# Torrington, Connecticut OIS EDP with a Knife



## RodneyFarva (Jan 18, 2007)

Torrington, Connecticut — On March 23, 2022 at approximately 4:35 p.m., Litchfield County Dispatch (LCD) received a call that Brian Dungan, age 53, was at his home at 71 Tioga Street threatening to kill himself. Upon receiving the call, LCD dispatched Torrington Police Officers David Kisiel and Jeffrey Buzzi to 71 Tioga Street to conduct a well check on Brian Dungan. Officers arrived at approximately 4:39 p.m. Once there, the officers located Dungan in the basement of the home. Dungan immediately advanced on the officers with a knife in his hand. The officers repeatedly directed Dungan to drop the knife to no effect. Officer Kisiel discharged a Taser that also was ineffective. As Dungan continued to quickly advance with a knife, Officer Buzzi discharged his weapon three times striking Dungan.
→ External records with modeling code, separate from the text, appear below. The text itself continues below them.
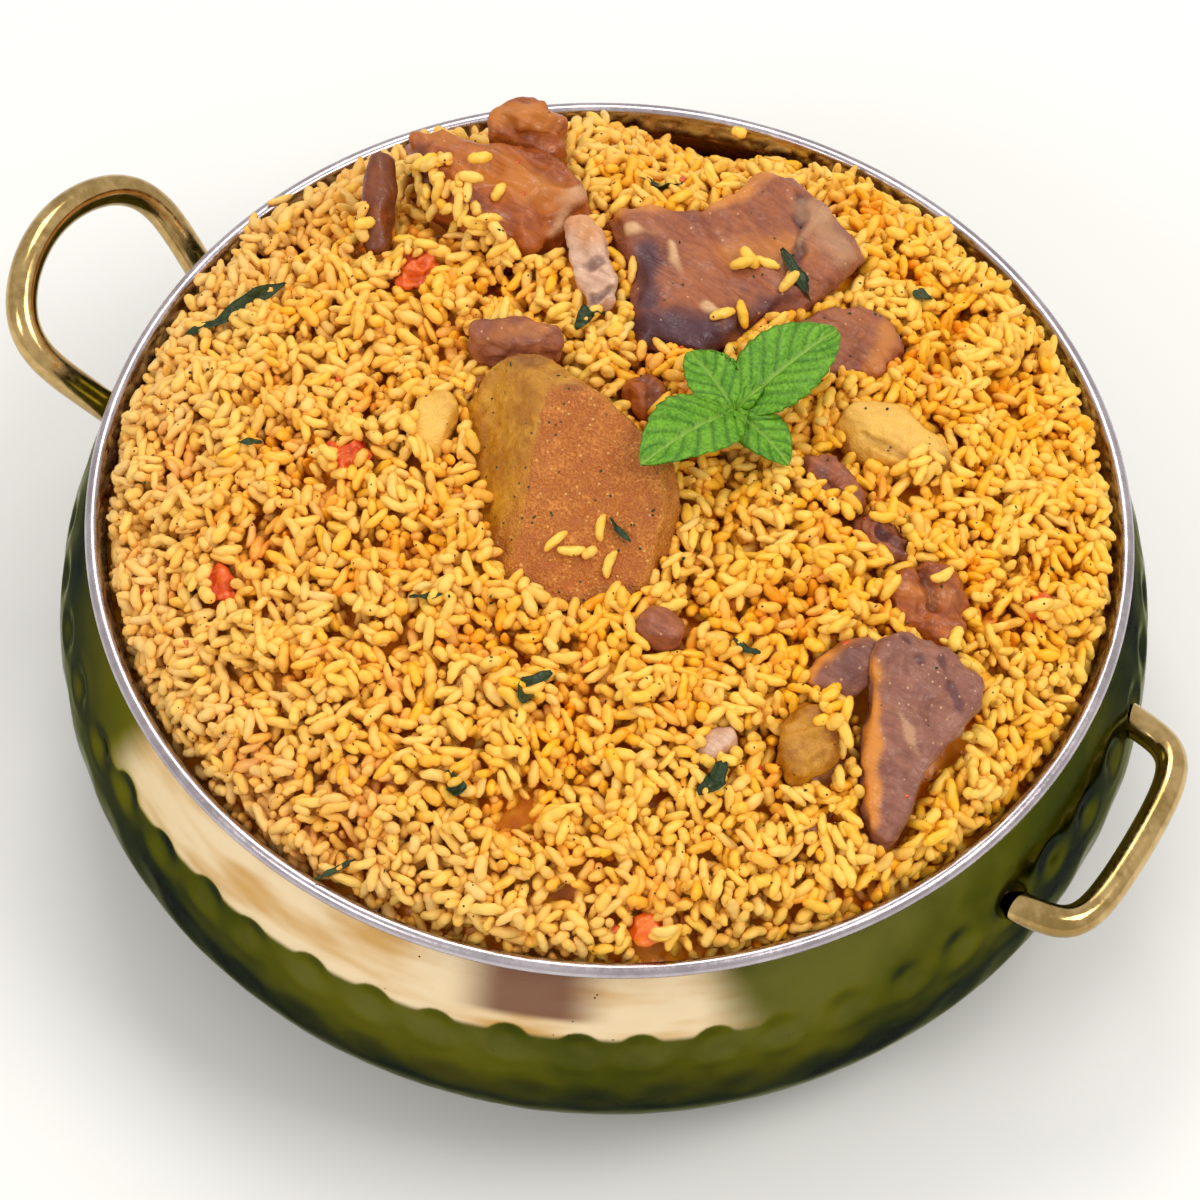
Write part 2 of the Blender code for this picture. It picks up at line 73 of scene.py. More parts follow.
class Sheet:
    """Adds linked nodes to one node tree, of a material, a group or a modifier."""

    def __init__(self, tree: bpy.types.NodeTree) -> None:
        """Keep the tree that the nodes go into."""
        self.tree = tree

    def add(self, kind: str, inputs: dict | None = None, **settings: object) -> bpy.types.Node:
        """Add a node.

        Args:
            kind: Blender's name of the node type.
            inputs: Value or source socket for each input, by its name or number.
            settings: Properties of the node.

        Returns:
            The new node.
        """
        node = self.tree.nodes.new(kind)
        for name, value in settings.items():
            setattr(node, name, value)
        self.feed(node, inputs or {})
        return node

    def feed(self, node: bpy.types.Node, inputs: dict) -> None:
        """Link a source socket, or set a value, for each input by its name or number."""
        for key, value in inputs.items():
            if isinstance(value, bpy.types.NodeSocket):
                self.tree.links.new(value, node.inputs[key])
            else:
                node.inputs[key].default_value = value

    def maths(self, operation: str, first: object, second: object = 0.0) -> bpy.types.NodeSocket:
        """Return the result of a Math node on one or two values."""
        return self.add("ShaderNodeMath", {0: first, 1: second}, operation=operation).outputs[0]

    def plus(self, first: object, second: object) -> bpy.types.NodeSocket:
        """Return the sum of two values."""
        return self.maths("ADD", first, second)

    def minus(self, first: object, second: object) -> bpy.types.NodeSocket:
        """Return the first value less the second."""
        return self.maths("SUBTRACT", first, second)

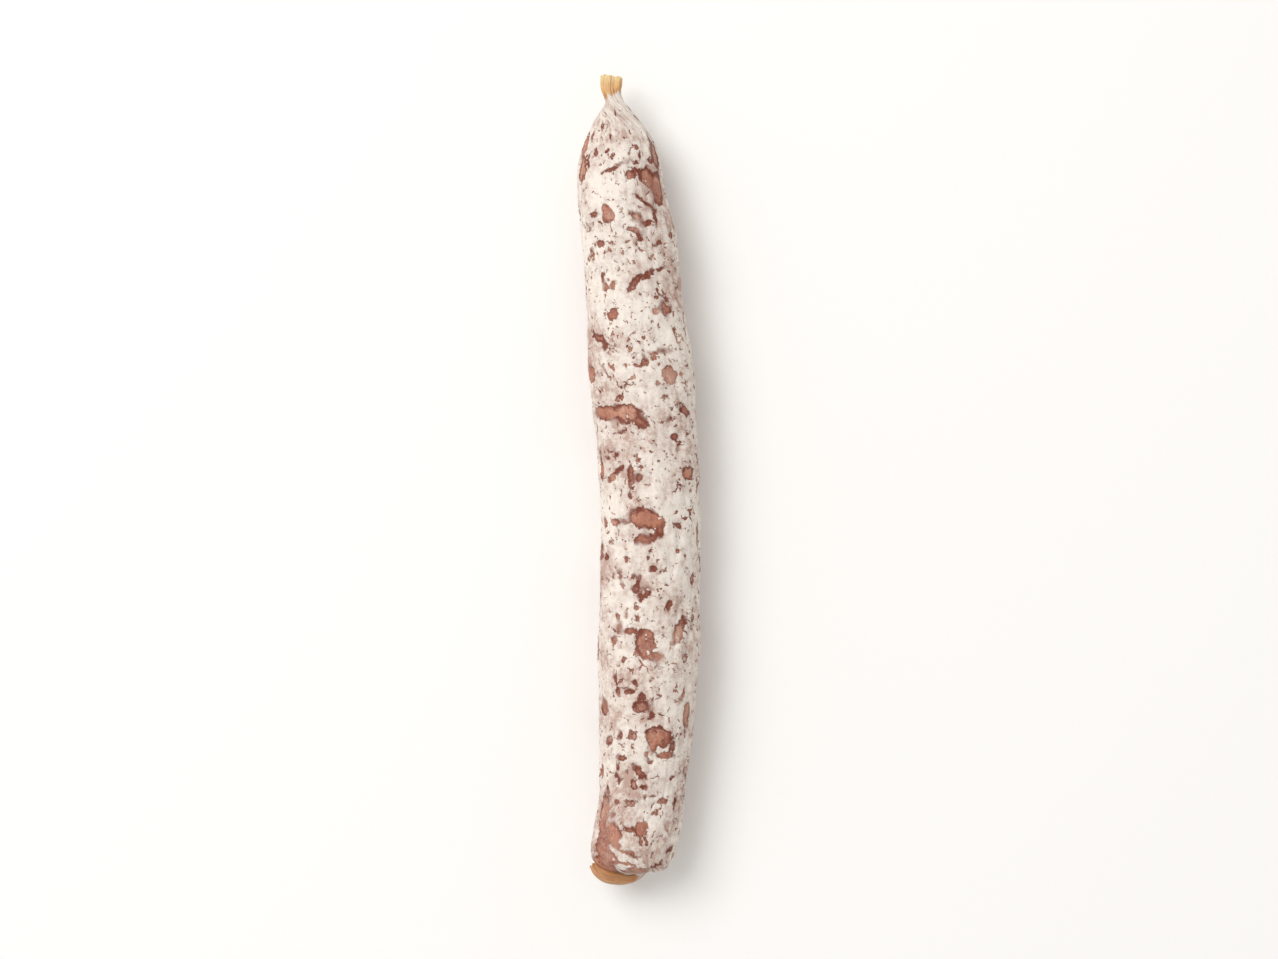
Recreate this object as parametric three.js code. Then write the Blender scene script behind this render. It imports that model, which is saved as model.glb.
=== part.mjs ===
// A small air-dried salami stick: one collagen casing, filled, twisted shut at both ends and
// coated with white mould. It lies on its side, as it does on a board, with its length along X.
// Its line bows gently sideways (towards -Y), one end runs out in a point, and the other is
// blunt with its tail of casing folded across it. Casing and filling have dried into one
// piece, so the whole sausage is one solid.
//
// Millimetres, +Z up. The origin is on the surface, below the middle of the sausage.
import * as THREE from "three";

// Height of the centre line above the surface. Where the sausage is thicker than this it
// settled under its own weight as it dried, which left a narrow flat for it to rest on.
const AXIS_HEIGHT = 6.65;

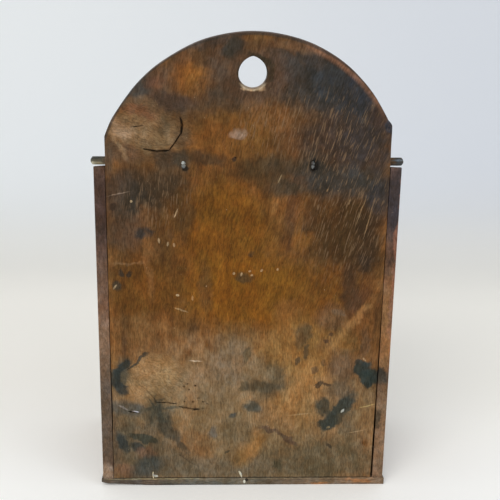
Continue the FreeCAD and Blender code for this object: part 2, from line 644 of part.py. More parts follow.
def make_box():
    clasp_head = make_taper("clasp_head", "no_offset", "clasp_head_depth",
                            ("clasp_head_length", "nail_width"), ("clasp_head_length", "nail_width"))
    side_nail = make_nail("side_nail", "side_nail_length", clasp_head)
    base_nail = make_nail("base_nail", "base_nail_length", clasp_head)
    side_nails_left = column_of_nails("side_nails_left", side_nail, INTO_LEFT, "-half_width")
    side_nails_right = column_of_nails("side_nails_right", side_nail, INTO_RIGHT, "half_width")
    along_edge = (base_nail, UP_HEAD_ALONG_X, "x")
    along_side = (base_nail, UP_HEAD_ALONG_Y, "y", "middle", "side_row_spacing")
    base_nails_back = row_of_nails("base_nails_back", *along_edge, "back_nail_offset",
                                   "base_nail_spacing", "back_row_y")
    base_nails_front = row_of_nails("base_nails_front", *along_edge, "no_offset",
                                    "base_nail_spacing", "front_row_y")
    base_nails_left = row_of_nails("base_nails_left", *along_side, "-side_row_x")
    base_nails_right = row_of_nails("base_nails_right", *along_side, "side_row_x")
    back_pins, back_tools, lid_pins, lid_tools = [], [], [], []
    for side, across in (("left", "-hinge_x"), ("right", "hinge_x")):
        for make_pin, part, pins, tools in ((make_back_pin, "back", back_pins, back_tools),
                                            (make_lid_pin, "lid", lid_pins, lid_tools)):
            pin, slot = make_pin(f"hinge_{side}_{part}_pin", across)
            pins.append(pin)
            tools += [pin, slot]
    boards = (
        fit("backboard", make_backboard(),
            [side_nails_left, side_nails_right, base_nails_back, *back_tools]),
        fit("side_left", make_side("side_left", "-half_width", "no_offset"),
            [side_nails_left, base_nails_left]),
        fit("side_right", make_side("side_right", "inner_half", "side_thickness"),
            [side_nails_right, base_nails_right]),
        fit("front_board", make_front_board(), [base_nails_front]),
        fit("base_board", make_base_board(),
            [base_nails_back, base_nails_front, base_nails_left, base_nails_right]),
        fit("lid", make_lid(), lid_tools),
    )
    return (*boards, *back_pins, *lid_pins, side_nails_left, side_nails_right,
            base_nails_back, base_nails_front, base_nails_left, base_nails_right)


def write_parts(parts):
    """Check every object of the document and every part's shape, then write the parts."""
    doc.recompute()
    failed = [item.Name for item in doc.Objects if {"Invalid", "Error"} & set(item.State)]
    if failed:
        raise RuntimeError(f"objects that did not build: {failed}")
    for part in parts:
        if part.Shape.isNull() or not part.Shape.isValid() or not part.Shape.Solids:
            raise RuntimeError(f"{part.Label} has no valid solid")
    os.makedirs("parts", exist_ok=True)
    for part in parts:
        part.Shape.exportStep(f"parts/{part.Label}.step")


write_parts(make_box())
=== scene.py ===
import math

import bmesh
import bpy
import numpy as np
from mathutils import Matrix, Vector
from mathutils.geometry import delaunay_2d_cdt


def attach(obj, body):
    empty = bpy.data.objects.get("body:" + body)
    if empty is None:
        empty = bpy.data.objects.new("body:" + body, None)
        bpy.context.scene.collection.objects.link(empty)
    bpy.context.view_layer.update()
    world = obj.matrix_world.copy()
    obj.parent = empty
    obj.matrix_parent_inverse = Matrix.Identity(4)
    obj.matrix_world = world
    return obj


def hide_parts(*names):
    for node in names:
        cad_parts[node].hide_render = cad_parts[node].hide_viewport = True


# Looks of a wall candle box, seen from behind: old boards with worn arrises, stains, cracks and
# worm holes, two snipe hinges and wrought nails. Shapes are worked out in millimetres in the row
# frame and written in metres. +Z is up, +Y the wall side, and the camera stands on that side, so
# that +X is at the picture's left.

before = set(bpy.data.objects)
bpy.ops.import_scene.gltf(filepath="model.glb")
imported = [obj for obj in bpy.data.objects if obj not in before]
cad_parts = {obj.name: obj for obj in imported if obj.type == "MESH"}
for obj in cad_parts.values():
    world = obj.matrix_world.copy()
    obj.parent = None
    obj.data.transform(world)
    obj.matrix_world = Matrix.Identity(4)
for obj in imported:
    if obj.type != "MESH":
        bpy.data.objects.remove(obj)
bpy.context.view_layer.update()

MM = 0.001

# ---- sizes of the object, in millimetres ------------------------------------------------------

FRONT, FRONT_INNER, BACK_FRONT, REAR = -73.5, -63.5, 65.5, 76.5
HALF_WIDTH, INNER_HALF = 140.8, 130.4
BASE_TOP = 8.0
LID_SLOPE = math.radians(13.4)
SIDE_TOP_REAR = 330.2
ARCH_X, ARCH_Z, ARCH_RADIUS = -2.8, 309.85, 141.37
HOLE_X, HOLE_Z, HOLE_RADIUS = -2.8, 413.75, 12.8
WORN_FLANK, WORN_TIP, TIP_RISE = 16.8, 4.5, 11.63
# dovetail pins: half the width outside, height of the half pins, pitch, and what the inside adds
PIN_HALF, END_PIN, PIN_PITCH, FLARE = 4.0, 7.0, 57.293, 1.673
PIN_MIDDLES = [BASE_TOP + PIN_PITCH * number for number in range(1, 5)]
LID_SEAT = 1.285
LID_Y, LID_Z = 60.6, 331.655
LID_HALF, LID_REAR, LID_FRONT, LID_HALF_THICK = 144.48, 2.98, 143.45, 3.82
LID_CORNER, LID_REAR_CORNER = 5.0, 1.6
HINGE_X, NOTCH_HALF, NOTCH_END = 59.0, 5.5, 7.775
BASE_HALF, BASE_FRONT, BASE_CORNER = 142.3, -76.48, 5.0


def side_top(y):
    """Height of the sides' sloping top at a depth."""
    return SIDE_TOP_REAR - (REAR - y) * math.tan(LID_SLOPE)


# ---- numbers and outlines ---------------------------------------------------------------------

CORNER_POINTS = 7       # of a rounded corner
STRETCH_LIMIT = 0.6     # keeps sharp corners from reaching far out when a ring is offset


def ramp(value, start, end):
    """0 at the start and before, 1 at the end and beyond, straight in between."""
    return np.clip((value - start) / (end - start), 0, 1)


def blend(share, first, second):
    """The first where the share is 0, the second where it is 1."""
    return first * (1 - share) + second * share


def arc(centre, radius, start, end, steps):
    """Points on an arc, angles in degrees."""
    turn = np.radians(np.linspace(start, end, steps))
    return [(centre[0] + radius * math.cos(t), centre[1] + radius * math.sin(t)) for t in turn]


def rounded(points, index, radius):
    """The ring of points with one corner rounded."""
    corner = np.array(points[index], float)
    before = np.array(points[index - 1], float) - corner
    after = np.array(points[(index + 1) % len(points)], float) - corner
    before, after = before / np.linalg.norm(before), after / np.linalg.norm(after)
    half = math.acos(np.clip(before @ after, -1, 1)) / 2
    run = radius / math.tan(half)
    middle = (before + after) / np.linalg.norm(before + after) * (radius / math.sin(half))
    first = math.atan2(*(before * run - middle)[::-1])
    last = math.atan2(*(after * run - middle)[::-1])
    turn = (last - first + math.pi) % (2 * math.pi) - math.pi
    curve = arc(corner + middle, radius, math.degrees(first), math.degrees(first + turn), CORNER_POINTS)
    return points[:index] + curve + points[index + 1:]


def dense(points, pitch):
    """The ring with no side longer than the pitch."""
    ring = []
    for first, last in zip(points, points[1:] + points[:1]):
        first, last = np.array(first, float), np.array(last, float)
        steps = max(1, math.ceil(np.linalg.norm(last - first) / pitch))
        ring += [first + (last - first) * k / steps for k in range(steps)]
    return np.array(ring)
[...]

At 4:42 p.m., officers radioed, “shots fired” and requested an ambulance. Dungan sustained gunshot wounds and was taken to Charlotte Hungerford Hospital. Subsequently, he was flown by LifeStar to Hartford Hospital for treatment. He is listed in stable condition.


----------



## Kilvinsky (Jan 15, 2007)

The family was obviously quite concerned since not one of them was down stairs trying to calm him, reassure him or talk him out of it. Now, of course once on scene, you don't want them there, but if the family really cared, wouldn't they have been down there with him? And if they were understandably in fear for their own lives, should they really be overly concerned that the cop had to shoot Brian?


----------